Topline
Senate Democrats who voted in favor of 2018 banking deregulations the Biden Administration is attributing to the bank crises are standing by their decisions—representing a division within the party as other members seek to reimplement the law in the wake of Silicon Valley Bank and Signature Bank’s abrupt implosions.
Key Facts
Sens. Michael Bennet (D-Colo.), Angus King (I-Maine), Jeanne Shaheen (D-N.H.) and Maggie Hassan (D-N.H.) all told Politico they did not regret their decisions to vote alongside Republicans in approving rollbacks to regulations implemented as part of the Dodd-Frank Act passed in the wake of the 2008 banking crisis.
“I voted for a bill that was a bipartisan compromise,” Benet told Politico, while Shaheen blamed SVB’s collapse on “very bad management” that “you can’t fix that with any regulation.”
The four senators were among 16 Democrats who voted with Republicans to pass the 2018 legislation, which freed small- and medium-sized banks such as SVB and Signature from regular stress tests and liquidity and capital standards.
In the wake of SVB’s and Signature’s closures, others in the party, including President Joe Biden, attributed the loosened restrictions to the banks’ failures, while Sen. Elizabeth Warren (D-Mass.) and Rep. Katie Porter (D-Calif.) introduced legislation on Tuesday that would renew the 2010 regulatory requirements for the smaller banks.
Some of the 31 Democratic senators who voted against the repeal in 2018 were not listed among the 17 cosponsors of the new legislation, including Sens. Chuck Schumer (N.Y.), Sherrod Brown (Ohio), Kirsten Gillibrand (N.Y.), Amy Klobuchar (Minn.) and Patty Murray (Wash.), though it’s unlikely those in senior leadership positions (such as Schumer, Brown and Murray), would publicly back the legislation at its early stage.
Chief Critic
Senators who voted alongside Republicans in 2018 are facing criticism from their Democratic colleagues. Senate Majority Whip Dick Durbin (D-Ill.), who opposed the regulatory rollbacks, told Politico that “history” would determine the outcome of those members’ votes. “I was on the right side of it,” he said. Sen. Kyrsten Sinema (I-Ariz.)’s vote in favor of the 2018 repeal has already become an issue in her potential 2024 re-election campaign. Rep.
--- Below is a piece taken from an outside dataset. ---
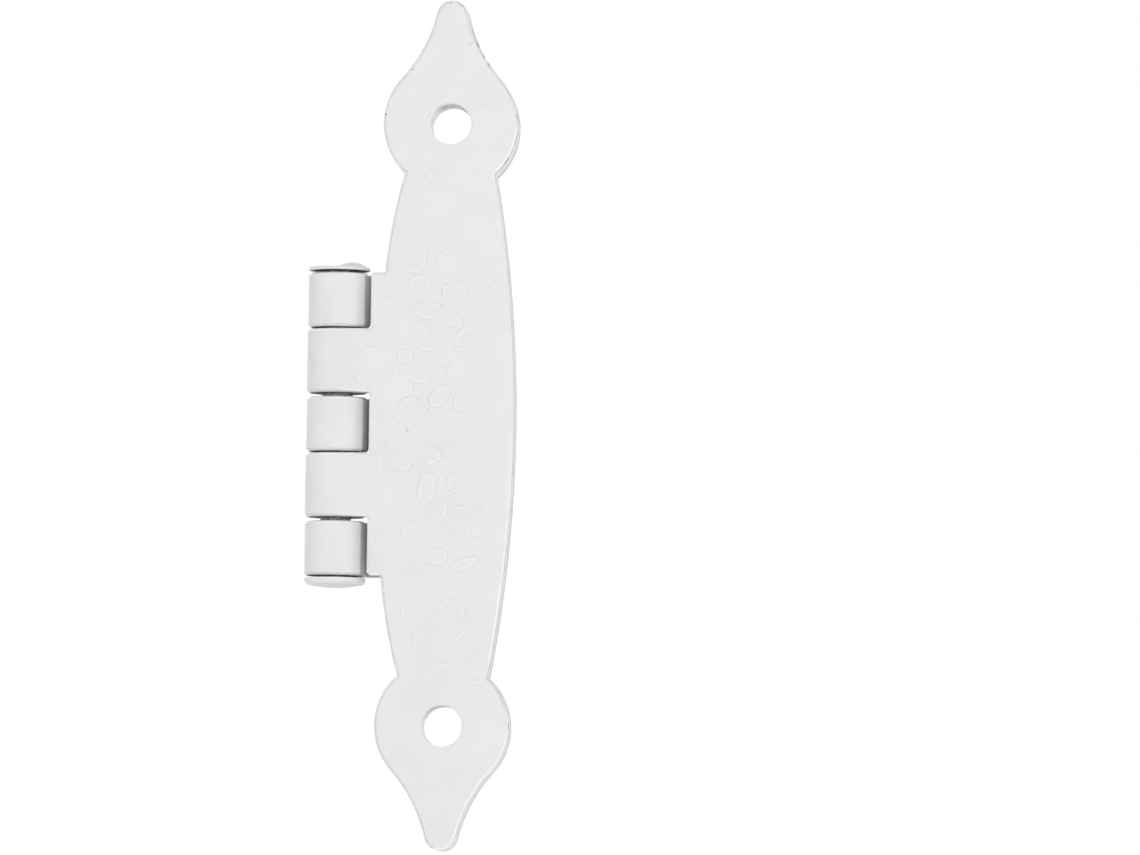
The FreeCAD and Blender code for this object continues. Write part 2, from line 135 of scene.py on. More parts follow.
# How well the paint covers, with painted shade and painted highlight in the same numbers: 0 is bare steel,
# 1 is plain paint and 2 is the painted highlight colour
# Painted shade: the knuckles' end faces between the knuckles darker than bare metal, and the bores and the
# pin's shank dark as bare metal with flecks of paint
GAP_SHADE = -0.3
BORE_STEEL_AND_SHADE = 0.4
# Painted shade on the undersides of the knuckles' rims
UNDER_RIM_SHADE = 0.9
# Painted highlight on the tops of the knuckles' rims, and painted light on the screw holes' walls
PAINTED_LIGHT_COVER = 2.0
SHEARED_COVER = 0.8
# Painted shade on the sheared walls, growing towards the inner face
SHEARED_SHADE_LOSS = 0.35
# Painted highlight on broken edges facing right and down
EDGE_HIGHLIGHT_GAIN = 0.8
# Painted shade on broken edges facing left, and on those facing up and right
LEFT_EDGE_SHADE_LOSS = 0.15
UPPER_EDGE_SHADE_LOSS = 0.2

# Where chipped paint begins and where the primer is all there, in a chip's reach plus its raggedness,
# and how deep a chip reaches on the sheared edge, as a share of its depth, and on the face
CHIP_EDGE = (1.65, 1.35)
CHIP_SHARE = 0.7
CHIP_REACH = 0.5 * MM

# Scale of the paint's clouds, of a chip's raggedness, of thin paint's mottle and of the paint's skin
CLOUD_SCALE = 260.0
CHIP_SCALE = 9000.0
MOTTLE_SCALE = 3500.0
SKIN_SCALE = 1400.0

# The stage: middle of the hinge, level and size of the floor, between which distances from its middle
# its glow grows, and how far from the hinge the softboxes stand
CENTRE = Vector((0.0, -3.2 * MM, 0.0))
FLOOR_LEVEL = -75 * MM
FLOOR_SIZE = 6.0
GLOW_REACH = (0.3, 1.0)
SOFTBOX_DISTANCE = 0.6

# Hammer marks on the visible face. Each row is a rounded outline or a stretch of one:
# centre across and down in pixels of the photograph, half width, half height, squareness,
# tilt, first and last angle in degrees anticlockwise from the right, and strength.
MARKS = [
    # Upper spear
    (478, 53, 11, 11, 2, 0, 92, 172, 1.0),
    (446, 48, 13, 13, 2, 0, 178, 258, 0.4),
    (460, 85, 18, 18, 2, 0, 50, 100, 0.35),
    (409, 97, 11, 11, 2, 0, 32, 92, 0.35),
    (444, 75, 20, 20, 2, 0, 248, 296, 0.7),
    (455, 134, 31, 31, 2, 0, 113, 154, 1.0),
    (480, 113, 6, 6, 2, 0, 20, 175, 0.55),
    (477, 108, 12, 12, 2, 0, 75, 120, 0.3),
    (409, 125, 10, 10, 2, 0, 212, 268, 0.6),
    (420, 148, 8, 8, 2, 0, 148, 215, 0.5),
    (428, 140, 20, 20, 2, 0, 255, 292, 0.4),
    (422, 176, 10, 10, 2, 0, -55, 88, 0.8),
    (456, 168, 9.5, 10.5, 2, 0, -20, 142, 0.6),
    (462, 169, 10, 10, 2, 0, -50, 42, 0.8),
    # Waist
    (418, 196, 10, 9, 2, 0, 190, 300, 0.45),
    (455, 199, 8, 8, 2, 0, -60, 72, 0.35),
    (487, 214, 11, 12, 2, 0, 168, 262, 0.5),
    (412, 208, 19, 19, 2, 0, 268, 332, 0.25),
    (402, 262, 25, 25, 2, 0, 72, 102, 0.6),
    (433, 270, 25, 25, 2, 0, 72, 102, 0.6),
    (474, 244, 8, 8, 2, 0, 140, 220, 0.3),
    (411, 256, 15.5, 16, 2, 0, -105, 40, 0.9),
    (449, 263, 12, 12, 2, 0, 108, 188, 0.7),
    (461, 268, 12, 12, 2, 0, 192, 272, 0.8),
    (474, 277, 14, 3.5, 3, 0, 215, 325, 0.3),
    (500, 292, 9.5, 10.5, 2, 0, 108, 192, 0.7),
    (386, 280, 9, 9, 2, 0, 48, 132, 0.35),
    # middle, above the centre
    (419.5, 286, 10.5, 10, 2, 0, -32, 176, 0.9),
    (454.5, 292, 12, 7.3, 3.4, 0, 0, 360, 0.6),
    (454.5, 292, 12, 7.3, 3.4, 0, 110, 240, 0.5),
    (474, 300, 6, 3, 2.5, 0, 0, 360, 0.2),
    (393, 304.5, 11, 7, 2.3, 8, 55, 290, 0.7),
    (430, 311, 15, 7.5, 2.2, 0, 35, 285, 0.8),
    (451, 322, 11.5, 4.2, 1.8, 10, -112, 78, 0.8),
    (417, 333, 12, 11, 2, 0, -2, 92, 0.9),
    (396.5, 329, 7, 3, 2, 0, 48, 132, 0.5),
    (464, 336.5, 11, 6, 2.2, 50, -30, 230, 0.8),
    (386, 333, 17, 17, 2, 0, -76, -12, 0.8),
    (388, 343, 9, 9, 2, 0, 158, 202, 0.4),
    (430, 341, 13, 9.5, 3, 0, 195, 290, 1.0),
    (405.3, 356.3, 7.5, 6, 2, 0, 0, 360, 0.85),
    (371, 356, 10.5, 8, 2.2, 0, 42, 195, 0.7),
    (449, 356, 6.5, 6.5, 2, 0, -5, 92, 0.7),
    (440, 355, 11, 11, 2, 0, -102, -28, 0.8),
    (455, 373, 8.5, 5.5, 1.5, 0, 108, 252, 0.9),
    (390, 370, 8.5, 8, 2, 0, -28, 118, 0.75),
    (419, 374.5, 11, 8, 2.8, 0, 165, 375, 0.9),
    (419, 374.5, 11, 8, 2.8, 0, 15, 165, 0.3),
    (479, 351, 6, 7.5, 3, 0, 178, 362, 0.45),
    (359.5, 378.5, 3, 3.4, 2, 0, 60, 300, 0.8),
    (400, 387, 12, 10, 2, 0, -86, 26, 0.8),
    (439.2, 396.2, 11.5, 7.5, 2.3, 50, 0, 360, 0.95),
    (463, 403, 9.5, 10.5, 2, 0, 108, 228, 1.0),
    (410, 407, 10.5, 9, 2.1, 20, -22, 240, 0.85),
    (384, 398, 3, 3.5, 3, 0, 0, 360, 0.25),
    (481.5, 391, 8, 8, 2.4, 0, 180, 360, 0.4),
    (454, 425, 16, 12, 2, 0, 48, 158, 0.65),
    (486, 413.5, 6, 6, 2, 0, 138, 222, 0.45),
    (384, 426, 12.5, 11, 2, 0, -2, 102, 0.9),
    (419, 421, 12, 10, 4.5, 0, 175, 282, 1.0),
    # middle, below the centre
    (398.3, 441.7, 10.5, 7, 2.6, 0, 0, 360, 0.7),
    (457, 420, 22, 21.5, 2, 0, 220, 282, 0.75),
    (428, 455.5, 13.5, 8, 1.7, 0, -140, 80, 1.0),
    (450, 455.8, 2.5, 2.5, 2, 0, 0, 360, 0.35),
    (467, 455, 5, 5.5, 3.5, 0, 0, 360, 0.2),
    (376, 462, 7, 9, 2.2, 0, -62, 62, 0.9),
    (376, 462, 7, 9, 2.2, 0, 62, 298, 0.3),
    (401, 463, 9.5, 6.5, 3.4, -10, 125, 400, 0.85),
    (426.7, 488.3, 8, 14.5, 2.6, -8, 0, 360, 0.95),
    (462, 483, 15, 10, 2.6, 0, 112, 266, 0.9),
    (462, 483, 15, 10, 2.6, 0, 266, 472, 0.3),
    (364, 499.5, 5.5, 4.5, 2, 0, 108, 244, 0.55),
    (394, 507, 8, 8, 2, 0, -40, 22, 0.35),
    (438, 509, 8.7, 8.7, 2, 0, -172, 62, 0.9),
    (463, 512, 8.5, 5.5, 4, 0, 48, 216, 0.8),
    (485, 508, 4.5, 3, 2, 55, 0, 360, 0.35),
    (415, 532, 12, 9.5, 2.1, 0, 58, 236, 0.85),
    (455, 550, 17, 15.5, 2, 0, 58, 142, 0.8),
    (448, 532, 5, 5, 2, 0, 88, 204, 0.3),
    (476.3, 531.7, 4.2, 5, 2.2, -20, 0, 360, 0.7),
    (383, 538, 6.5, 6.5, 2, 0, 28, 152, 0.6),
    (394, 562, 12, 12, 2, 0, 8, 62, 0.3),
    (434, 556, 13, 7.5, 3, 0, -132, 116, 0.85),
    (465, 563.7, 13, 4.5, 3, 22, 0, 360, 0.95),
    (436, 584, 9, 4.5, 2.6, 15, 0, 360, 0.35),
    (471, 585, 7, 8, 2, 0, 148, 216, 0.45),
    # lower waist and spear
    (414, 614, 13, 12, 2, 0, 112, 204, 0.85),
    (452, 609, 12, 8, 2.4, -25, -30, 204, 0.8),
    (452, 609, 12, 8, 2.4, -25, 204, 330, 0.4),
    (472, 612, 7, 7, 2, 0, -36, 26, 0.4),
    (426, 641, 12.5, 14, 2, 0, 122, 194, 0.8),
    (430, 602, 46, 46, 2, 0, -67, -39, 0.85),
    (439, 672, 15, 10, 2.3, 0, 0, 360, 0.25),
    (443, 673, 14, 10, 2, 0, 52, 124, 0.8),
    (475, 682, 2.5, 2.5, 2, 0, 0, 360, 0.8),
    (460, 696, 11, 11, 2, 0, -62, -18, 0.3),
    (468, 762, 14, 10, 2, 0, 150, 230, 0.15),
    (420, 762, 12, 9, 2, 0, -40, 50, 0.15),
]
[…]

Ruben Gallego (D-Ariz.), who is running for her seat, called her vote the “most salient example of how we’re different,” he tweeted, accusing her of siding with banking lobbyists who pushed for the deregulation.
Key Background
Silicon Valley Bank closed Friday and handed control of its assets to the Federal Deposit Insurance Corporation following a run on deposits experts attributed to a rise in interest rates that hurt the value of the banks’ investments in Treasury bonds and mortgage-backed securities. On Sunday, the FDIC shuttered the New York-based Signature Bank after it also saw a mass withdrawal of deposits in what was largely considered a byproduct of the SVB collapse, though Signature had faced hardships due to its heavy reliance on the struggling cryptocurrency industry. The FDIC has vowed to make all SVB and Signature depositors whole, even if their deposits exceed the $250,000 threshold for FDIC insurance.
Tangent
The 2018 partial repeal of Dodd-Frank, which passed the House with the support of 33 Democrats, raised the threshold for banks to meet certain regulatory requirements from $50 billion in assets to $250 billion, leaving fewer than 10 U.S. financial institutions subject to the restrictions signed into law by former President Barack Obama in 2010. Had the law been kept in place, both Silicon Valley and Signature Banks would have been covered under the old $50 billion cutoff.
What To Watch For
The bill that would repeal the rollbacks is unlikely to pass the GOP-controlled House, where Republicans broadly oppose new financial regulations. The legislation also faces tough odds in the Senate, where Democrats have a two-seat majority, but need support from nine Republicans to avoid a filibuster. Brown, who chairs the Senate banking committee, expressed doubts that it could pass. “We’re going to try,” he told Politico, adding “I don’t know how we do a legislative fix.”
Contra
A clear Republican narrative on who to blame for the bank crises has yet to emerge. Those on the far right, including former Florida Gov. Ron DeSantis and Rep. Marjorie Taylor Greene (Ga.), have blamed “woke” diversity, equity and inclusion policies at SVB, along with its investments in environmental sustainability, though there is no evidence the policies contributed to the bank’s demise. Senior GOP members in Congress, including House Financial Services Committee Chair Patrick McHenry and Sen. Mitt Romney (R-Utah), meanwhile, applauded the FDIC’s intervention in the banking crises, while Republican Study Committee Rep. Kevin Hern (R-Okla.) reportedly “discouraged making up a narrative that isn’t accurate or justifiable” in a members-only call on Monday, Republican sources told multiple outlets. The ties between the federal government’s debt and spending could become a target for the GOP, however. McCarthy alluded to this in an interview with Fox News on Sunday, telling host Maria Bartiromo, “high debt brings inflation and what happens with inflation? You see with this bank—interest rates moving up.”
Further Reading
Hard-Right Republicans—DeSantis, Greene, Hawley—Blame SBV Failure On ‘Woke’ Policies Without Clear Evidence (Forbes)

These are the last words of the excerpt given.